LAND, FOREST, AND IDENTITY: ADIVASI STRUGGLES IN POSTCOLONIAL INDIA
DOI:
https://doi.org/10.52152/6avhjh80Keywords:
Adivasi land rights, Forest rights, Displacement, Niyamgiri, Forest Rights Act, Postcolonial India, Tribal development, Accumulation by dispossession.Abstract
For Adivasi communities in India, land and forest are not simply economic resources. They are the foundation of social life, cultural memory, and collective identity. Since colonial rule, and continuing through the postcolonial development era, Adivasi people have faced large-scale displacement from their territories through mining projects, dam construction, industrial corridors, and forest reservation policies. This article examines the historical origins of this displacement, its continuation in post-independence India, and the legal and political struggles that Adivasi communities have mounted in response.

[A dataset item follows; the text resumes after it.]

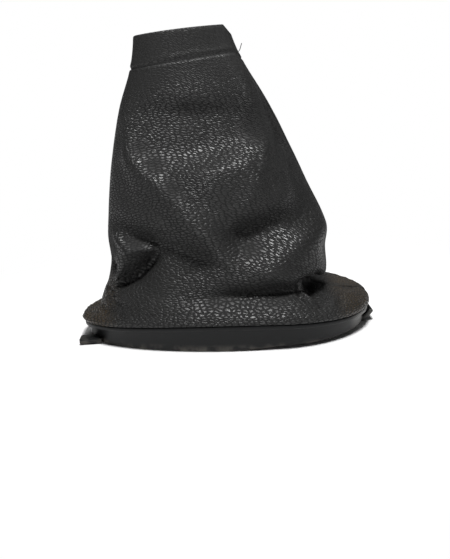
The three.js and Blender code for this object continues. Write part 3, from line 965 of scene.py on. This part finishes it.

Drawing on three regional case studies from Jharkhand, Odisha, and Chhattisgarh, and on data from the Census of India, the Ministry of Tribal Affairs, and the Forest Rights Act implementation reports, the article traces the pattern of what scholars call accumulation by dispossession. It also examines the Forest Rights Act of 2006 and the 2013 Niyamgiri judgment as significant but limited moments of institutional recognition. The article argues that resolving India's land conflict with Adivasi communities requires not only legal reform but a fundamental rethinking of how development policy treats territory, ecology, and identity.